Problem to work on: Each record below should be repeated precisely as written.

Start of Input

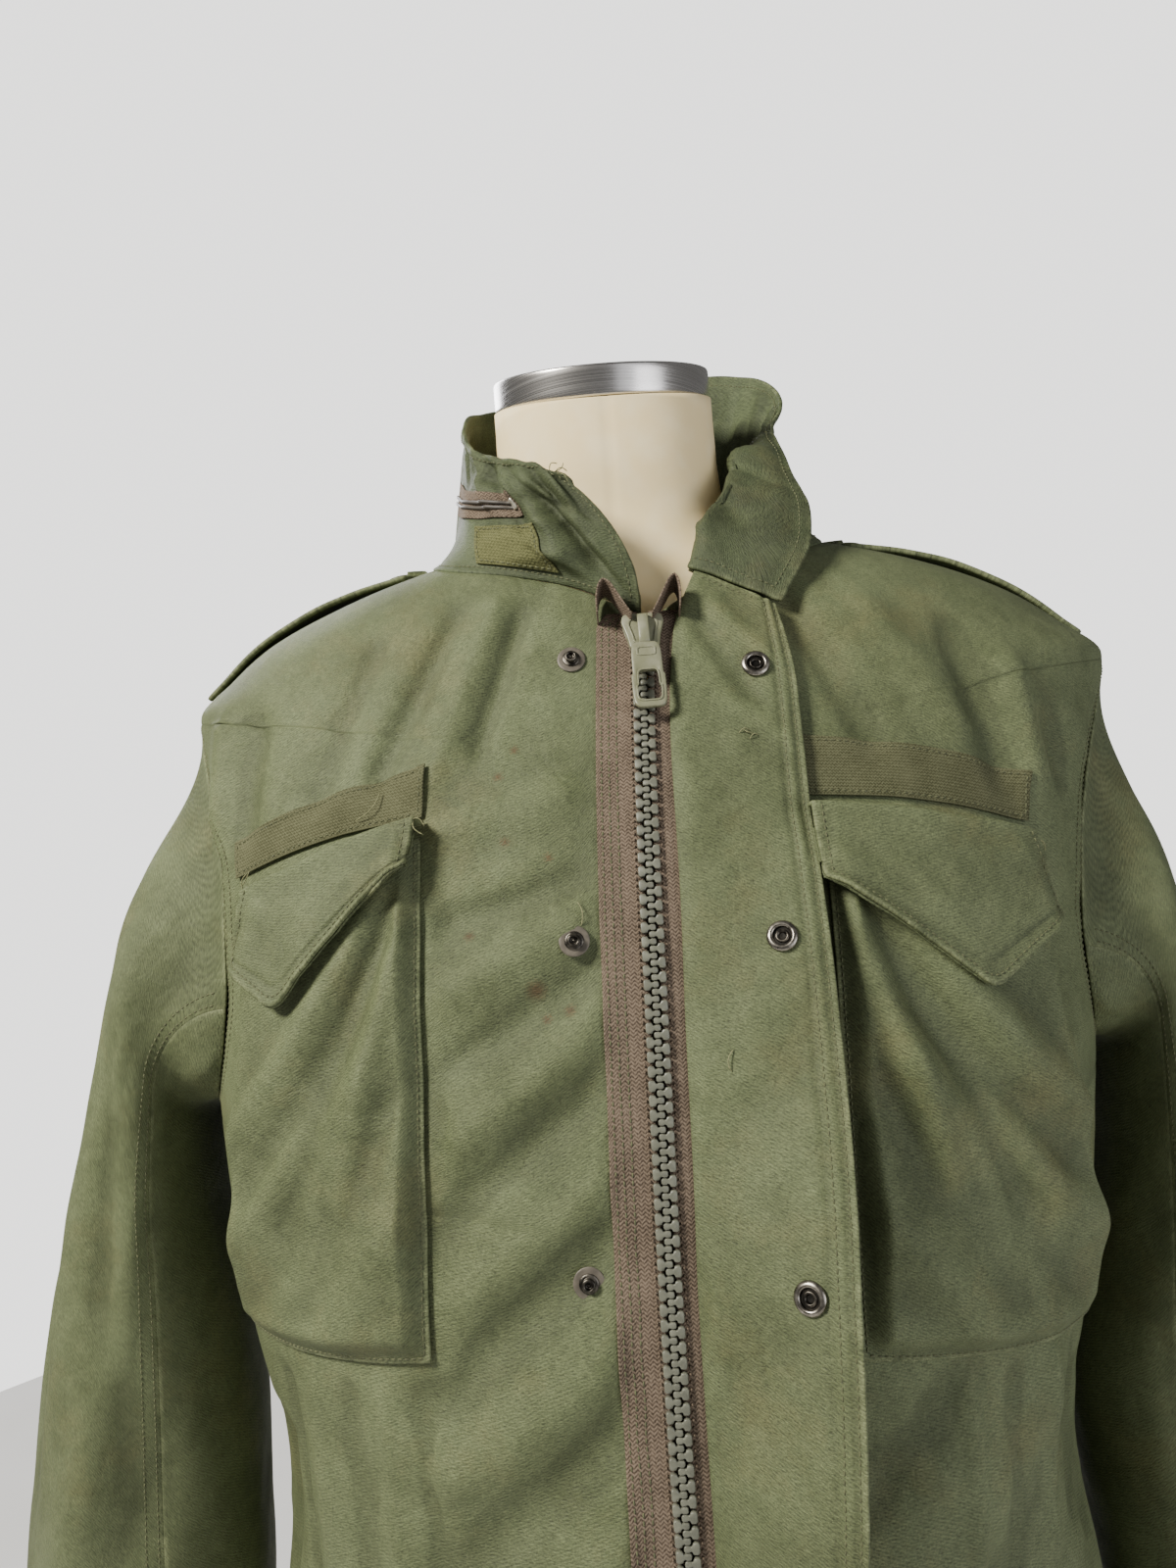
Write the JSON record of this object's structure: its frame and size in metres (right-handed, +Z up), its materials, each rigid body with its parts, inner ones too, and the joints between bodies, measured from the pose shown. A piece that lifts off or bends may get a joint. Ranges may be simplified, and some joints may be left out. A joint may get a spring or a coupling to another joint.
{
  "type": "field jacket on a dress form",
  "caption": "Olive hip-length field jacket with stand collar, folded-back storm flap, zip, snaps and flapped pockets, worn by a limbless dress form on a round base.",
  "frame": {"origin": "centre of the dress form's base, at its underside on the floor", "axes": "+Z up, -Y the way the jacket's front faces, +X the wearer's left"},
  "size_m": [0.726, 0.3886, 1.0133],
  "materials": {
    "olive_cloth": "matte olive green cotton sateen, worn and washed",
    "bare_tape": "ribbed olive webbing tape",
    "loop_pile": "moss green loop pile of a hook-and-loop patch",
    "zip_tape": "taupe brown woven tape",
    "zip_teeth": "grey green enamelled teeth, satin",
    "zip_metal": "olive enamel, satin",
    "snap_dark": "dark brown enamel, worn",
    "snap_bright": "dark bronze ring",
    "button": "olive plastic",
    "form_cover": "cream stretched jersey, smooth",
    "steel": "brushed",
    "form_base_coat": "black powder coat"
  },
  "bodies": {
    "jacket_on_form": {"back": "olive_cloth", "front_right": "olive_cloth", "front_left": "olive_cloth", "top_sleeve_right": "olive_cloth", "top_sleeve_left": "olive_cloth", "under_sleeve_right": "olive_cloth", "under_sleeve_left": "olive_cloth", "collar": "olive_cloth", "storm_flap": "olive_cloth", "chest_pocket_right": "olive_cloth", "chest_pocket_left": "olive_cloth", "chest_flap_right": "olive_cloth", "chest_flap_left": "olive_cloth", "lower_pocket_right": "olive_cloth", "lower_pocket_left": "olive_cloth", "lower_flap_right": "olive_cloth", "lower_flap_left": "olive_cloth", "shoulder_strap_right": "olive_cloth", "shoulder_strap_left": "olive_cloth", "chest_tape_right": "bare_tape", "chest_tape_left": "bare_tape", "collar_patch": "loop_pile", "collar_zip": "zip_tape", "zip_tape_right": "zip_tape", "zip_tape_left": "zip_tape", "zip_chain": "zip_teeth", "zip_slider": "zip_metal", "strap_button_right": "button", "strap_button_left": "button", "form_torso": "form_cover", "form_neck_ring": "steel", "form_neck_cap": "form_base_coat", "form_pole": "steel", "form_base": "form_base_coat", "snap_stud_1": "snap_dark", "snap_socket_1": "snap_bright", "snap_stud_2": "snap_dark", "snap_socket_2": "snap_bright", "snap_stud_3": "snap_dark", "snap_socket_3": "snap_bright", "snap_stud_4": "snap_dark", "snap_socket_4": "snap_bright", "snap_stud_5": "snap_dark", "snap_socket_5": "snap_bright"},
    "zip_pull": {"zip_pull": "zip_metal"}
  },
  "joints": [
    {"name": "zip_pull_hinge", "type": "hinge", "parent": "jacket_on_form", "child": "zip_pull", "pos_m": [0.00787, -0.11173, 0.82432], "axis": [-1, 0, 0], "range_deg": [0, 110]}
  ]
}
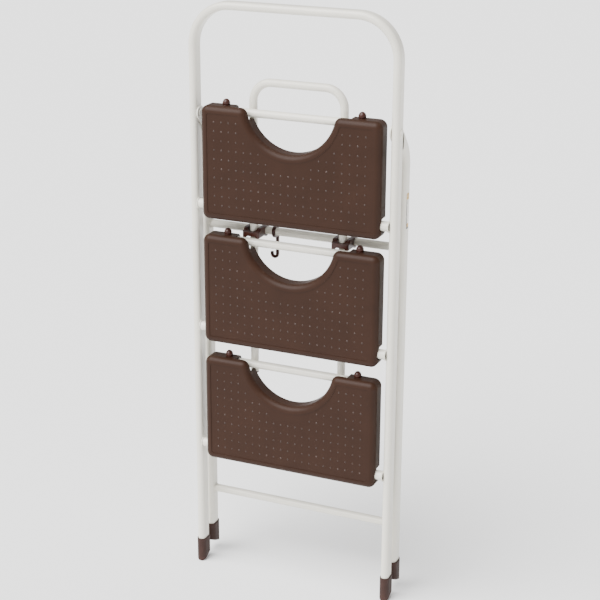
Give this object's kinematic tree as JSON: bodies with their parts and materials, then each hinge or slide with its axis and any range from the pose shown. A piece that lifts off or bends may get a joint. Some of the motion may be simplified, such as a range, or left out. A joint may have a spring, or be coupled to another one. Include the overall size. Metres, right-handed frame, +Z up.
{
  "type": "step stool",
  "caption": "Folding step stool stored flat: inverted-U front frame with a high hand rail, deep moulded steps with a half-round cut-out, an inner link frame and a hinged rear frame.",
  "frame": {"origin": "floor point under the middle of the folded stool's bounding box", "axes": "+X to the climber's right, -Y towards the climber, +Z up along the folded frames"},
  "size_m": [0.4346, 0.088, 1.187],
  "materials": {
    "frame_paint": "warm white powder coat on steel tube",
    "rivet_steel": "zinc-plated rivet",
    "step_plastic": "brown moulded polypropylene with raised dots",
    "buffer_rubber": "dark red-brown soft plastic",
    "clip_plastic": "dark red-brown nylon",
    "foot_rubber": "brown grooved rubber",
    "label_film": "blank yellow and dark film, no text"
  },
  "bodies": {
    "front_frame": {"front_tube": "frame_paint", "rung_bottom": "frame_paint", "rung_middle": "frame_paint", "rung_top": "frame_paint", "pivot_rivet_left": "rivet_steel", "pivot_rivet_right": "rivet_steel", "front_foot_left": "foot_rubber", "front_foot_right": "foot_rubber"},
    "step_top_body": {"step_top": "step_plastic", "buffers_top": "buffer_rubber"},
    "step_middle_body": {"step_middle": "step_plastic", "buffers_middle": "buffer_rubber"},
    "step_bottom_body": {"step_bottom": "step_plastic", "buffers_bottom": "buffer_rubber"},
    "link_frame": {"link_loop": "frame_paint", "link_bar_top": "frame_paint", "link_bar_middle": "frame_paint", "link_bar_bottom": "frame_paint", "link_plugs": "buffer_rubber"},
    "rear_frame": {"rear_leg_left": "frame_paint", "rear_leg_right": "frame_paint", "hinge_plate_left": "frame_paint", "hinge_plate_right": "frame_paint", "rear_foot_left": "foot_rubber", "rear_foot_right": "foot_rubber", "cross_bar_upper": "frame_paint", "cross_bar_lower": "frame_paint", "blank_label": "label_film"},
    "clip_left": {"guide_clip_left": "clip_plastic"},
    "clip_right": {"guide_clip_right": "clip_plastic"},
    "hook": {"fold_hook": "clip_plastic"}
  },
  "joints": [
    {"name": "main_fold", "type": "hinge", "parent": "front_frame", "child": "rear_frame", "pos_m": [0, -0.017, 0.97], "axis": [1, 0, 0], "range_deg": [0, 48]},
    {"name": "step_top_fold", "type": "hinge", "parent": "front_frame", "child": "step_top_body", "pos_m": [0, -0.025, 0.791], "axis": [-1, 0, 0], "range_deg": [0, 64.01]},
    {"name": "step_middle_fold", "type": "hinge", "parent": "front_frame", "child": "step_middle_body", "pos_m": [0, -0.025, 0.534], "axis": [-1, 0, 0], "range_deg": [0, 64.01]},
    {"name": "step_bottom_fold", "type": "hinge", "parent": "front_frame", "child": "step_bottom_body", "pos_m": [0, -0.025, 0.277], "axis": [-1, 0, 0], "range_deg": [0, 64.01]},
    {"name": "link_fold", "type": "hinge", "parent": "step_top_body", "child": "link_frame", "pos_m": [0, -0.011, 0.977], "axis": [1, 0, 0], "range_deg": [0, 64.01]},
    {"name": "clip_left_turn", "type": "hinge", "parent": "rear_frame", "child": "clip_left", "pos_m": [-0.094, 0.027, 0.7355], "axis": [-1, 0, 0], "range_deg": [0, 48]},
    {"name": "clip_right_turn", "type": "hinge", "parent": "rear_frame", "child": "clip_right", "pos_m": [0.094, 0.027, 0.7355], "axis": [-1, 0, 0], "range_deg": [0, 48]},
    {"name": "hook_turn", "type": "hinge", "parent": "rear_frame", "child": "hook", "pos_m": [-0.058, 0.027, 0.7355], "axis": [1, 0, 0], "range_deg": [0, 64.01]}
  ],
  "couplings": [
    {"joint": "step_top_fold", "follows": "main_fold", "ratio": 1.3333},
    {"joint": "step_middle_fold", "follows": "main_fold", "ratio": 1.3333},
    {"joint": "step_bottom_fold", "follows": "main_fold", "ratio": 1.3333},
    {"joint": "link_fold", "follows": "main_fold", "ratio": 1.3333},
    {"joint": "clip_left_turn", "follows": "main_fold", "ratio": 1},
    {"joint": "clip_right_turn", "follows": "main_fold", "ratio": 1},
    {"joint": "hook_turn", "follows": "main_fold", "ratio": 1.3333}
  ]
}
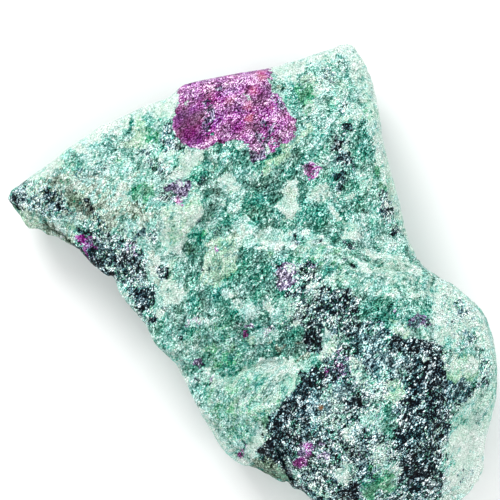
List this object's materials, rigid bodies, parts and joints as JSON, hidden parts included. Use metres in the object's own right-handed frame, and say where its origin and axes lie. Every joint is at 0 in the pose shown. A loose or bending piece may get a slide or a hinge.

End of Input

Result:
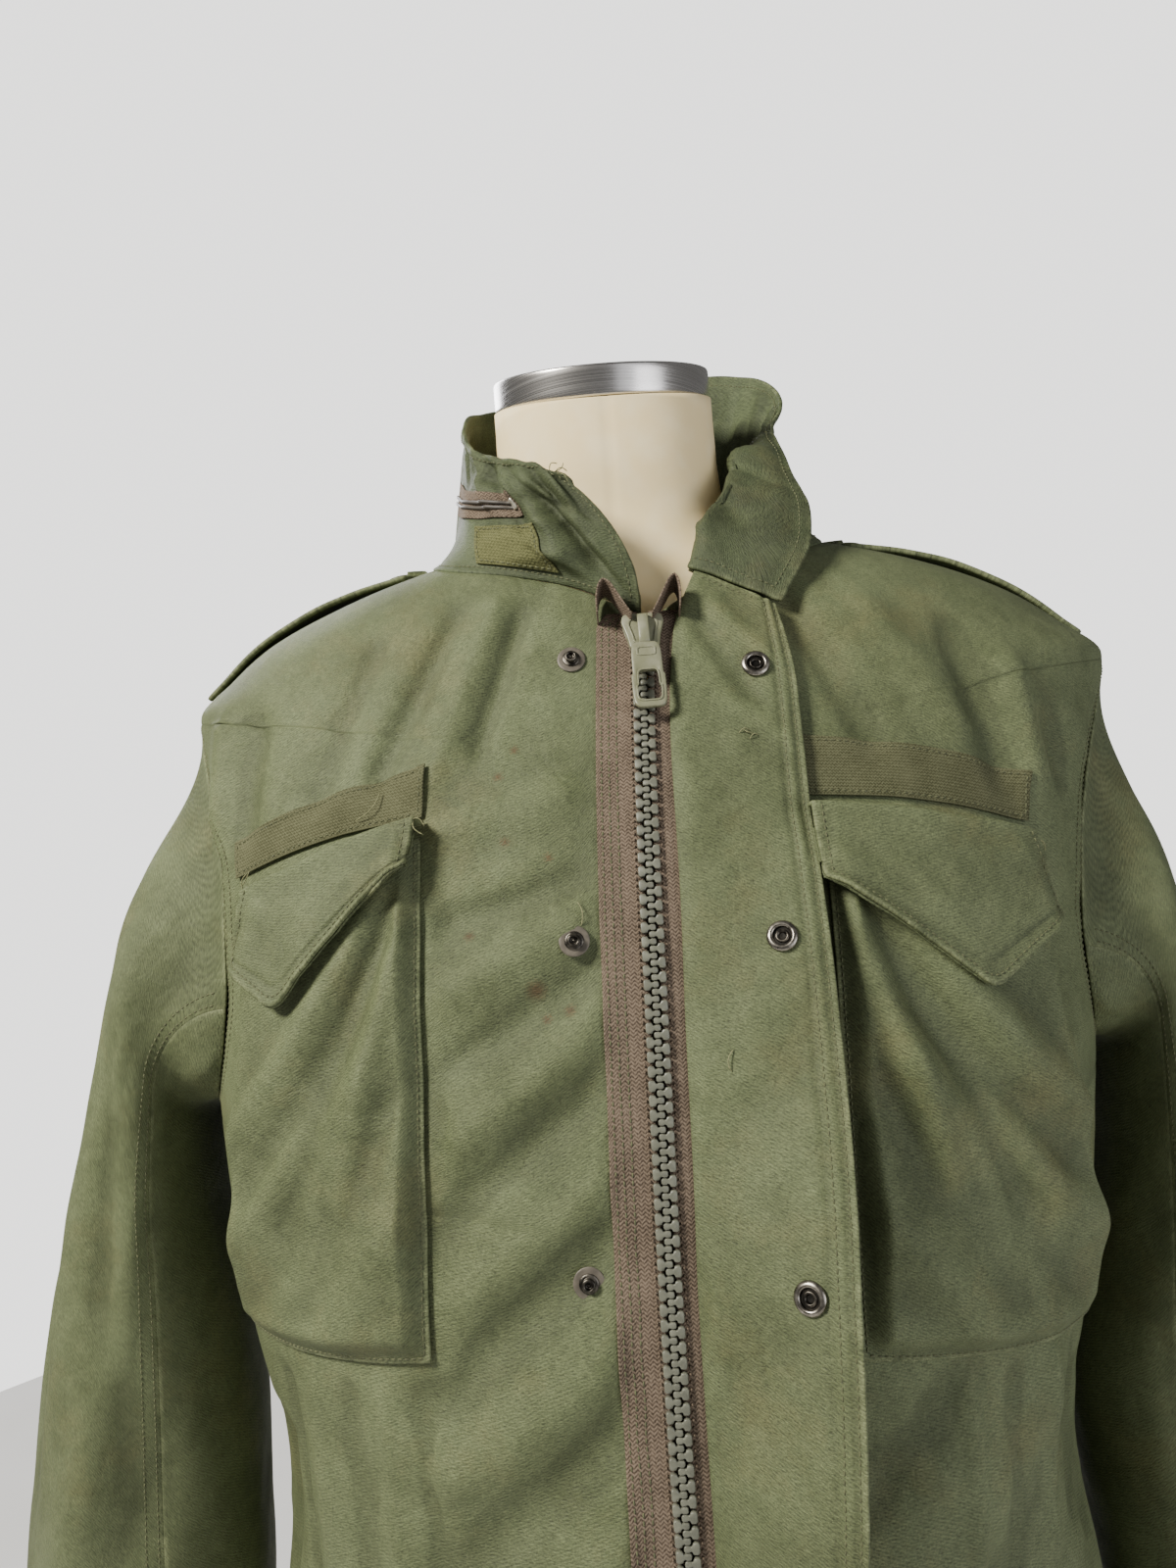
Write the JSON record of this object's structure: its frame and size in metres (right-handed, +Z up), its materials, each rigid body with its parts, inner ones too, and the joints between bodies, measured from the pose shown. A piece that lifts off or bends may get a joint. Ranges may be simplified, and some joints may be left out. A joint may get a spring or a coupling to another joint.
{
  "type": "field jacket on a dress form",
  "caption": "Olive hip-length field jacket with stand collar, folded-back storm flap, zip, snaps and flapped pockets, worn by a limbless dress form on a round base.",
  "frame": {"origin": "centre of the dress form's base, at its underside on the floor", "axes": "+Z up, -Y the way the jacket's front faces, +X the wearer's left"},
  "size_m": [0.726, 0.3886, 1.0133],
  "materials": {
    "olive_cloth": "matte olive green cotton sateen, worn and washed",
    "bare_tape": "ribbed olive webbing tape",
    "loop_pile": "moss green loop pile of a hook-and-loop patch",
    "zip_tape": "taupe brown woven tape",
    "zip_teeth": "grey green enamelled teeth, satin",
    "zip_metal": "olive enamel, satin",
    "snap_dark": "dark brown enamel, worn",
    "snap_bright": "dark bronze ring",
    "button": "olive plastic",
    "form_cover": "cream stretched jersey, smooth",
    "steel": "brushed",
    "form_base_coat": "black powder coat"
  },
  "bodies": {
    "jacket_on_form": {"back": "olive_cloth", "front_right": "olive_cloth", "front_left": "olive_cloth", "top_sleeve_right": "olive_cloth", "top_sleeve_left": "olive_cloth", "under_sleeve_right": "olive_cloth", "under_sleeve_left": "olive_cloth", "collar": "olive_cloth", "storm_flap": "olive_cloth", "chest_pocket_right": "olive_cloth", "chest_pocket_left": "olive_cloth", "chest_flap_right": "olive_cloth", "chest_flap_left": "olive_cloth", "lower_pocket_right": "olive_cloth", "lower_pocket_left": "olive_cloth", "lower_flap_right": "olive_cloth", "lower_flap_left": "olive_cloth", "shoulder_strap_right": "olive_cloth", "shoulder_strap_left": "olive_cloth", "chest_tape_right": "bare_tape", "chest_tape_left": "bare_tape", "collar_patch": "loop_pile", "collar_zip": "zip_tape", "zip_tape_right": "zip_tape", "zip_tape_left": "zip_tape", "zip_chain": "zip_teeth", "zip_slider": "zip_metal", "strap_button_right": "button", "strap_button_left": "button", "form_torso": "form_cover", "form_neck_ring": "steel", "form_neck_cap": "form_base_coat", "form_pole": "steel", "form_base": "form_base_coat", "snap_stud_1": "snap_dark", "snap_socket_1": "snap_bright", "snap_stud_2": "snap_dark", "snap_socket_2": "snap_bright", "snap_stud_3": "snap_dark", "snap_socket_3": "snap_bright", "snap_stud_4": "snap_dark", "snap_socket_4": "snap_bright", "snap_stud_5": "snap_dark", "snap_socket_5": "snap_bright"},
    "zip_pull": {"zip_pull": "zip_metal"}
  },
  "joints": [
    {"name": "zip_pull_hinge", "type": "hinge", "parent": "jacket_on_form", "child": "zip_pull", "pos_m": [0.00787, -0.11173, 0.82432], "axis": [-1, 0, 0], "range_deg": [0, 110]}
  ]
}
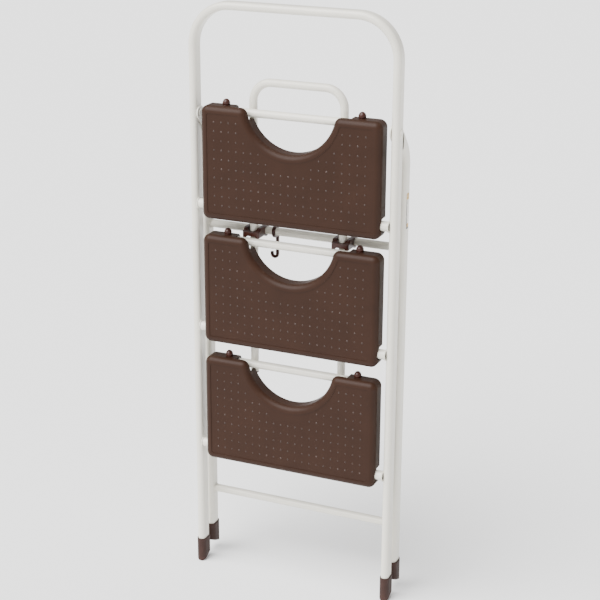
Give this object's kinematic tree as JSON: bodies with their parts and materials, then each hinge or slide with its axis and any range from the pose shown. A piece that lifts off or bends may get a joint. Some of the motion may be simplified, such as a range, or left out. A joint may have a spring, or be coupled to another one. Include the overall size. Metres, right-handed frame, +Z up.
{
  "type": "step stool",
  "caption": "Folding step stool stored flat: inverted-U front frame with a high hand rail, deep moulded steps with a half-round cut-out, an inner link frame and a hinged rear frame.",
  "frame": {"origin": "floor point under the middle of the folded stool's bounding box", "axes": "+X to the climber's right, -Y towards the climber, +Z up along the folded frames"},
  "size_m": [0.4346, 0.088, 1.187],
  "materials": {
    "frame_paint": "warm white powder coat on steel tube",
    "rivet_steel": "zinc-plated rivet",
    "step_plastic": "brown moulded polypropylene with raised dots",
    "buffer_rubber": "dark red-brown soft plastic",
    "clip_plastic": "dark red-brown nylon",
    "foot_rubber": "brown grooved rubber",
    "label_film": "blank yellow and dark film, no text"
  },
  "bodies": {
    "front_frame": {"front_tube": "frame_paint", "rung_bottom": "frame_paint", "rung_middle": "frame_paint", "rung_top": "frame_paint", "pivot_rivet_left": "rivet_steel", "pivot_rivet_right": "rivet_steel", "front_foot_left": "foot_rubber", "front_foot_right": "foot_rubber"},
    "step_top_body": {"step_top": "step_plastic", "buffers_top": "buffer_rubber"},
    "step_middle_body": {"step_middle": "step_plastic", "buffers_middle": "buffer_rubber"},
    "step_bottom_body": {"step_bottom": "step_plastic", "buffers_bottom": "buffer_rubber"},
    "link_frame": {"link_loop": "frame_paint", "link_bar_top": "frame_paint", "link_bar_middle": "frame_paint", "link_bar_bottom": "frame_paint", "link_plugs": "buffer_rubber"},
    "rear_frame": {"rear_leg_left": "frame_paint", "rear_leg_right": "frame_paint", "hinge_plate_left": "frame_paint", "hinge_plate_right": "frame_paint", "rear_foot_left": "foot_rubber", "rear_foot_right": "foot_rubber", "cross_bar_upper": "frame_paint", "cross_bar_lower": "frame_paint", "blank_label": "label_film"},
    "clip_left": {"guide_clip_left": "clip_plastic"},
    "clip_right": {"guide_clip_right": "clip_plastic"},
    "hook": {"fold_hook": "clip_plastic"}
  },
  "joints": [
    {"name": "main_fold", "type": "hinge", "parent": "front_frame", "child": "rear_frame", "pos_m": [0, -0.017, 0.97], "axis": [1, 0, 0], "range_deg": [0, 48]},
    {"name": "step_top_fold", "type": "hinge", "parent": "front_frame", "child": "step_top_body", "pos_m": [0, -0.025, 0.791], "axis": [-1, 0, 0], "range_deg": [0, 64.01]},
    {"name": "step_middle_fold", "type": "hinge", "parent": "front_frame", "child": "step_middle_body", "pos_m": [0, -0.025, 0.534], "axis": [-1, 0, 0], "range_deg": [0, 64.01]},
    {"name": "step_bottom_fold", "type": "hinge", "parent": "front_frame", "child": "step_bottom_body", "pos_m": [0, -0.025, 0.277], "axis": [-1, 0, 0], "range_deg": [0, 64.01]},
    {"name": "link_fold", "type": "hinge", "parent": "step_top_body", "child": "link_frame", "pos_m": [0, -0.011, 0.977], "axis": [1, 0, 0], "range_deg": [0, 64.01]},
    {"name": "clip_left_turn", "type": "hinge", "parent": "rear_frame", "child": "clip_left", "pos_m": [-0.094, 0.027, 0.7355], "axis": [-1, 0, 0], "range_deg": [0, 48]},
    {"name": "clip_right_turn", "type": "hinge", "parent": "rear_frame", "child": "clip_right", "pos_m": [0.094, 0.027, 0.7355], "axis": [-1, 0, 0], "range_deg": [0, 48]},
    {"name": "hook_turn", "type": "hinge", "parent": "rear_frame", "child": "hook", "pos_m": [-0.058, 0.027, 0.7355], "axis": [1, 0, 0], "range_deg": [0, 64.01]}
  ],
  "couplings": [
    {"joint": "step_top_fold", "follows": "main_fold", "ratio": 1.3333},
    {"joint": "step_middle_fold", "follows": "main_fold", "ratio": 1.3333},
    {"joint": "step_bottom_fold", "follows": "main_fold", "ratio": 1.3333},
    {"joint": "link_fold", "follows": "main_fold", "ratio": 1.3333},
    {"joint": "clip_left_turn", "follows": "main_fold", "ratio": 1},
    {"joint": "clip_right_turn", "follows": "main_fold", "ratio": 1},
    {"joint": "hook_turn", "follows": "main_fold", "ratio": 1.3333}
  ]
}
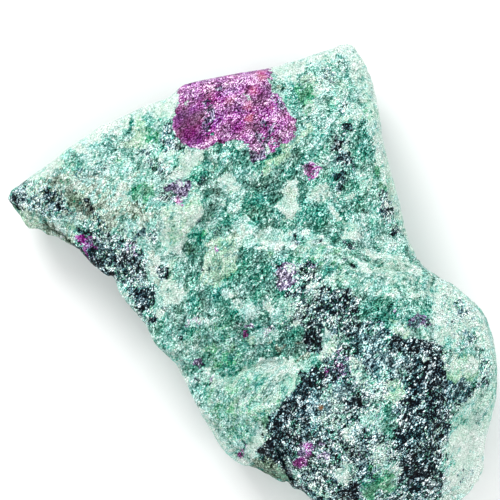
List this object's materials, rigid bodies, parts and joints as JSON, hidden parts included. Use metres in the object's own right-handed frame, and say where its origin and axes lie. Every joint is at 0 in the pose shown. A loose or bending piece may get a slide or a hinge.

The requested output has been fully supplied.